Dataset entries
'''
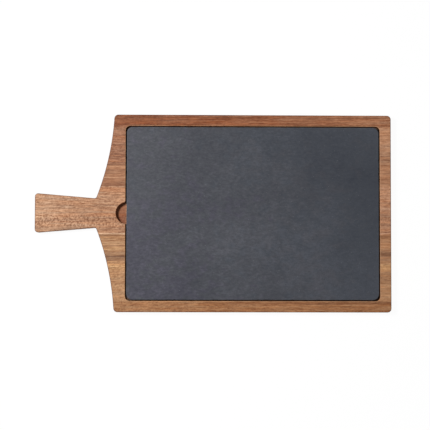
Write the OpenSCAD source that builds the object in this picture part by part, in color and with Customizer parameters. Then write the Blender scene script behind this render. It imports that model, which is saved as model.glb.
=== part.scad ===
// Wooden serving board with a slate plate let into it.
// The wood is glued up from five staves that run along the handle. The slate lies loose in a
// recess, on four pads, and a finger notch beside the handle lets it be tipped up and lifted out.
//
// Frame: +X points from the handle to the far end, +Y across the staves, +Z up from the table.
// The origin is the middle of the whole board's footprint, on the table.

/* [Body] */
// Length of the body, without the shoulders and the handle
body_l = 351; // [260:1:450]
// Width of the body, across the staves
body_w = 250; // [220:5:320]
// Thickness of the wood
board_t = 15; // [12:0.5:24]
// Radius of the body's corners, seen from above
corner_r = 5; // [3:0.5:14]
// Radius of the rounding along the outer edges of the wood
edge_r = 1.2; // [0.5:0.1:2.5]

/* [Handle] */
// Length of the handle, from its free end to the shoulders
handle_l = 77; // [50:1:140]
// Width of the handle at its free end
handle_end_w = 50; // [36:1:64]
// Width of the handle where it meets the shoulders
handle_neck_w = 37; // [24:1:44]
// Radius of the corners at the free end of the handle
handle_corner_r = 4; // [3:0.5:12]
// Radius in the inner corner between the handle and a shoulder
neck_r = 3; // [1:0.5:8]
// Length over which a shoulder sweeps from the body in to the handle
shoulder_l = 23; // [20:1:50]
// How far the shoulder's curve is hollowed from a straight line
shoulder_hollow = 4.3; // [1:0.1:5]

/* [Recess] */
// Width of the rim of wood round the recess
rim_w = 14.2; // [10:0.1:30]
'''
'''
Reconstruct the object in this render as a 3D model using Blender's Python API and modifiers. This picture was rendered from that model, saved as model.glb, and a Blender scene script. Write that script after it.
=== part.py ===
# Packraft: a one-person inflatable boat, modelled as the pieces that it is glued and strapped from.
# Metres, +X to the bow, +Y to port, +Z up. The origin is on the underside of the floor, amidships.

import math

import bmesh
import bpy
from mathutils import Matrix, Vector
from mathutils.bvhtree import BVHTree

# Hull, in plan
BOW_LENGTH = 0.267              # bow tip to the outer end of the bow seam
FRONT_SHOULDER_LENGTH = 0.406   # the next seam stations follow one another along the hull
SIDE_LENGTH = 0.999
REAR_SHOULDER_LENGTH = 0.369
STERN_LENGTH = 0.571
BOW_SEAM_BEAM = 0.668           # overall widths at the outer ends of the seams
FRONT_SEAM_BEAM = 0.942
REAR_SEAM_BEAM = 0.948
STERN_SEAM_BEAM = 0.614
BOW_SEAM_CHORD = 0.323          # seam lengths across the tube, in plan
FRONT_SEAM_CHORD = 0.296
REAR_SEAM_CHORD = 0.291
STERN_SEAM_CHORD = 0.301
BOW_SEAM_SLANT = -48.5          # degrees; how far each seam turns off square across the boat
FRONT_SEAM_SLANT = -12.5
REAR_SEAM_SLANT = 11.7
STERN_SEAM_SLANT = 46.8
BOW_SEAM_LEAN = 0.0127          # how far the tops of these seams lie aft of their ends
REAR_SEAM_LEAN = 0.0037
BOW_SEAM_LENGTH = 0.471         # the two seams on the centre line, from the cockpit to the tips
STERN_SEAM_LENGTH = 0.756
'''
### Stated task
Extract the lines from the line with "Write the OpenSCAD" to the line with "edge_r = 1.2; // [0.5:0.1:2.5]", inclusive, reproducing them exactly and leaving out every other line.

### Final result
Write the OpenSCAD source that builds the object in this picture part by part, in color and with Customizer parameters. Then write the Blender scene script behind this render. It imports that model, which is saved as model.glb.
=== part.scad ===
// Wooden serving board with a slate plate let into it.
// The wood is glued up from five staves that run along the handle. The slate lies loose in a
// recess, on four pads, and a finger notch beside the handle lets it be tipped up and lifted out.
//
// Frame: +X points from the handle to the far end, +Y across the staves, +Z up from the table.
// The origin is the middle of the whole board's footprint, on the table.

/* [Body] */
// Length of the body, without the shoulders and the handle
body_l = 351; // [260:1:450]
// Width of the body, across the staves
body_w = 250; // [220:5:320]
// Thickness of the wood
board_t = 15; // [12:0.5:24]
// Radius of the body's corners, seen from above
corner_r = 5; // [3:0.5:14]
// Radius of the rounding along the outer edges of the wood
edge_r = 1.2; // [0.5:0.1:2.5]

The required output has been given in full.